The basic process of the MPM algorithm is summarised below.  Any vertex that
has, or ends up with, a potential of zero, can be removed from the layered
network.  There may be dead-end paths in the layered network, which were there
at the start, or have resulted after the removal of a vertex.  Vertices at the
end of a dead-end path have a potential of zero.  This will cause any dead-end
paths that cannot reach s or t to be removed from the layered network.  When a
vertex with a non-zero potential is selected, it is guaranteed that there are
no dead-ends in the network.  Thus, all the pushed/pulled flow eventually
arrives at the sink/source vertices.

1.  calculate P(v)=Min(IP(v),OP(v));
2.  select the minimum vertex, v_min;
3.  if P(v_min) == 0 then {
4.      if v_min == s or v_min == t then halt.  /* Flow is maximal. */
5.      remove(v_min);
6.      goto 1.
7.  }
8.  Push/Pull flow P(v_min) from/to v_min.  /* Update edge flows. */
9.  remove(v_min);
10. goto 1;

The function remove(v) removes a vertex from the layered network, and updates
the potential of neighbouring vertices to reflect this.  This may result in
some neighbouring vertices potential going to zero, which will in-turn cause
them to be removed.

1.  remove(v) {
2.      while there exists a next unused edge u--e-->w do {
3.          IP(w) = IP(w) - (c'(e) - f'(e));
4.          mark e as used;
5.      }
6.      while there exists a next unused edge w--e-->u do {
7.          OP(w) = OP(w) - (c'(e) - f'(e));
8.          mark e as used;
9.      }
10.     Remove v from the layered network.
11. }

Since edges are marked as blocked, it is sufficient to just mark removed
vertices as used, and ignore used vertices when selecting the minimum vertex.
This keeps the implementation of edge lists simple.  In order to actually
remove vertices and edges, double-linked lists would be need to be used.

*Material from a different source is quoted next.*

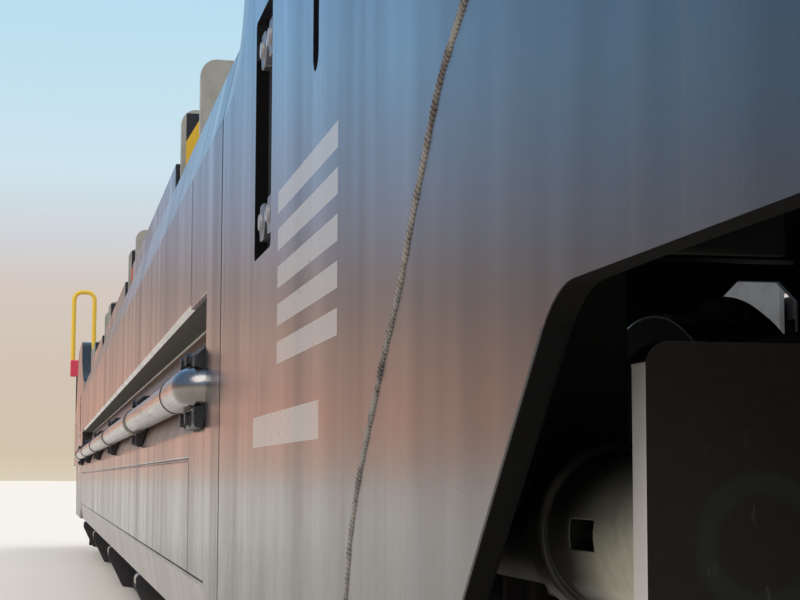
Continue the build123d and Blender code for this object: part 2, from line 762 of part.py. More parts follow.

Eventually the potential of the source vertex, s, or the sink vertex, t,
becomes zero.  In this situation, the flow is maximal because the source or
sink is not able to accommodate an increase in flow.  In the MPM algorithm,
s or t will eventually be selected as v_min with P(v_min) = 0.  Suppose that
P(v_min) was non-zero when v_min was equal to s or t.  Then the removal of
either s or t, eventually causes the potential of the other to become zero
after removing every vertex in the graph.

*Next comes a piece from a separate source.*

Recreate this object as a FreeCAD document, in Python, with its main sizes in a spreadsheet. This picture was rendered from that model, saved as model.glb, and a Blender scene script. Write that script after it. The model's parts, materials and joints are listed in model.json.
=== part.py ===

The time complexity when computing the maximal flow can be broken down as
follows:

 - n x [Time for locate-min]
     
 - n x [At most n vertices involved in push/pull]
        Note:  For each vertex involved in push/pull (excluding the minimum
               vertex) there is at most one edge access without saturating the
               edge.

               That is, only the last edge visited may be left unsaturated.

 - m edge saturations
        Note each edge is saturated only once.

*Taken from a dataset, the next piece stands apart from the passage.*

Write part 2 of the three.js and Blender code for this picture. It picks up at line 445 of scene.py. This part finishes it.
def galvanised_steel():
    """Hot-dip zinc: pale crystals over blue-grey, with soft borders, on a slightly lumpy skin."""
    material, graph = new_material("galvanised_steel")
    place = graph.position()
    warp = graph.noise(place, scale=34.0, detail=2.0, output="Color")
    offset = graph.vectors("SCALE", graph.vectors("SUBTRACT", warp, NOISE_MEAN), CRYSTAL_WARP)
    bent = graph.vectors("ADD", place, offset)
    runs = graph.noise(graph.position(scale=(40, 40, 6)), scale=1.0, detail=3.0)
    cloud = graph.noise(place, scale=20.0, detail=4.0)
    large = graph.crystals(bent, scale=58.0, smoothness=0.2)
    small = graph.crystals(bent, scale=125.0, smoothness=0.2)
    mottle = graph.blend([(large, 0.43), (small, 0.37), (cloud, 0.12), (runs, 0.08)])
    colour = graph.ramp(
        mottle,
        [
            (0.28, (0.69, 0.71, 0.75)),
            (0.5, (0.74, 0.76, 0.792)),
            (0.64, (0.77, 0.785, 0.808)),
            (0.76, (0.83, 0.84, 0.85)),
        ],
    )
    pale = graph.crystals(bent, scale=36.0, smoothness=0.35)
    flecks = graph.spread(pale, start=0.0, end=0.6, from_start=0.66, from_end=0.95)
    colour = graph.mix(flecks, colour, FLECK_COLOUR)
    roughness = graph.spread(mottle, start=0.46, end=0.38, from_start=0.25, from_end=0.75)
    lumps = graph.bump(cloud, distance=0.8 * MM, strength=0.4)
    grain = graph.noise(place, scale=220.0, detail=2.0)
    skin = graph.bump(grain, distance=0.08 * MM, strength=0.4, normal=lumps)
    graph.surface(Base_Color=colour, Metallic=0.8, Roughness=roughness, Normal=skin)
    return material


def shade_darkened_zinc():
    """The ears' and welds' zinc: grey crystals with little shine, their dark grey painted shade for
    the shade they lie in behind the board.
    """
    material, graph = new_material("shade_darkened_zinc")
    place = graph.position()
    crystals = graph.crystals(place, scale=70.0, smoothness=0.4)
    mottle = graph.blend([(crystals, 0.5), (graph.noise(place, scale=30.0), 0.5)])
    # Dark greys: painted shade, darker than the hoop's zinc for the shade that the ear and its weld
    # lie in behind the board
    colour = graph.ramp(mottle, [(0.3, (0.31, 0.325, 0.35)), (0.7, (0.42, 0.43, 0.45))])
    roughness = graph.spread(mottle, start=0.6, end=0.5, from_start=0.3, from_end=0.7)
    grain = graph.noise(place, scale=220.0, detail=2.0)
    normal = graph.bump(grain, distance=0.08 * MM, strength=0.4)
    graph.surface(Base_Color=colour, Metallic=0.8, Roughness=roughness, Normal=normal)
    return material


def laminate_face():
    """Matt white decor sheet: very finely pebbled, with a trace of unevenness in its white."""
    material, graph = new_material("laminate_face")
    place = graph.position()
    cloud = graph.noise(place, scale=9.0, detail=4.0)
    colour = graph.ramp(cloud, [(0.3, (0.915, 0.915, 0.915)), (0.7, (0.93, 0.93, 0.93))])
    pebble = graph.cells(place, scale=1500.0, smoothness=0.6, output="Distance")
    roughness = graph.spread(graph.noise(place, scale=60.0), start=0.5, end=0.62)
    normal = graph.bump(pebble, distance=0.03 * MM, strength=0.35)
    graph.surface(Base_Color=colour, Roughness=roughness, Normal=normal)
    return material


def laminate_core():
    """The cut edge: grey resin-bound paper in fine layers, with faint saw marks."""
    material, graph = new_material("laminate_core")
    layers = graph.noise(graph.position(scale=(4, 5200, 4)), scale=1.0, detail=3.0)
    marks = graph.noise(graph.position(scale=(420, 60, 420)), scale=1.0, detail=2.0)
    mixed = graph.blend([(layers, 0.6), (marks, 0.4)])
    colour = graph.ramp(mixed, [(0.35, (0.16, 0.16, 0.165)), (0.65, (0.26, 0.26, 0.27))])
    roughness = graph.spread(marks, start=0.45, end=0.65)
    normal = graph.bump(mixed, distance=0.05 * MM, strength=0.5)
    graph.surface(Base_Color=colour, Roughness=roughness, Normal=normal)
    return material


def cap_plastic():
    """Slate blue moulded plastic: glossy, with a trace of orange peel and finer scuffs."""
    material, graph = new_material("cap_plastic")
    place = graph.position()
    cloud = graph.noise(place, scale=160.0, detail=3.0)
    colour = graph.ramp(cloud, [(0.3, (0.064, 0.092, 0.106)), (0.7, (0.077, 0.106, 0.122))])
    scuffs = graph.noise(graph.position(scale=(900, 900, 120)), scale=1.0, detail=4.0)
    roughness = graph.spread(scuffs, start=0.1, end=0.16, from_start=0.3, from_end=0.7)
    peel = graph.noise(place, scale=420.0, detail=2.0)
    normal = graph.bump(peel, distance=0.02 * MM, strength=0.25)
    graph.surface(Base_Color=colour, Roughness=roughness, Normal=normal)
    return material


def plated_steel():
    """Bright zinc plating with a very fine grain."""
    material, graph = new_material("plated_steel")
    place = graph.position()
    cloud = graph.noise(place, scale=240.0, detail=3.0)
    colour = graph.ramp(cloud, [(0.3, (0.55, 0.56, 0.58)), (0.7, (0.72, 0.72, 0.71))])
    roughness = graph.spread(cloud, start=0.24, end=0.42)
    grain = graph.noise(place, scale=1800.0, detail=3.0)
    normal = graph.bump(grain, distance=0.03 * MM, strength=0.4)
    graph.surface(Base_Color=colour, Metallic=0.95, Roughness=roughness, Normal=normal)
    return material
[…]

So we have m + n^2 + n x [time for locate-min] = O(n^2), where the time allowed
for locate-min can be at most O(n).  Thus, locate-min can be implemented easily
by scanning a one-dimensional array of P(v) values, spending O(n) time.

Although locating the minimum P(v) in this way seems inefficient, the O(n) time
complexity is still contained within the time complexity for pushing and
pulling flows, so will not impact upon the overall time complexity.  Holding
P(v) values in an unordered one dimensional array has the advantage that there
is no time overhead associated with decreasing P(v) values.  In comparison, a
sophisticated priority queue data structure, such as a Fibonacci heap, would
lower the time for locating the minimum P(v), but at least have have some
constant time overhead associated with the O(1) time complexity needed for
decreasing P(v) values.

With O(n^2) worst case time being required for computing the maximal flow, the
maximum flow can be computed in O(n^3) time since the number of phases (same
as for Dinic algorithm) is bounded by n.


The Karzanov Algorithm
----------------------

The Karzanov algorithm has the same O(n^3) time complexity as the MPM
algorithm, but is more difficult to describe.  It takes a different approach
when computing the maximal flow in the layered network.  The basic idea is to
force as much flow as possible, from the source vertex s, through the edges of
the layered network, to the sink vertex t.  This leaves some vertices v with
excess flow.  Excess flow occurs where the flow arriving through incoming edges
of v exceeds the capacity available for flow on outgoing edges of v.  To
correct this, the algorithm must rebalance any excess flow by pushing it back
one layer, and attempting to force it forward again.  Incoming edges of
saturated vertices are blocked during rebalancing, so that the excess flow will
not be pushed through them again.  The rebalance/push process is repeatedly
applied at the forward-most layer with excess flow.  Any remaining excess flow
that cannot be pushed forward will slowly make its way backward through the
layered network and eventually arrive back at the source vertex s.  This leaves
a maximal flow in the layered network.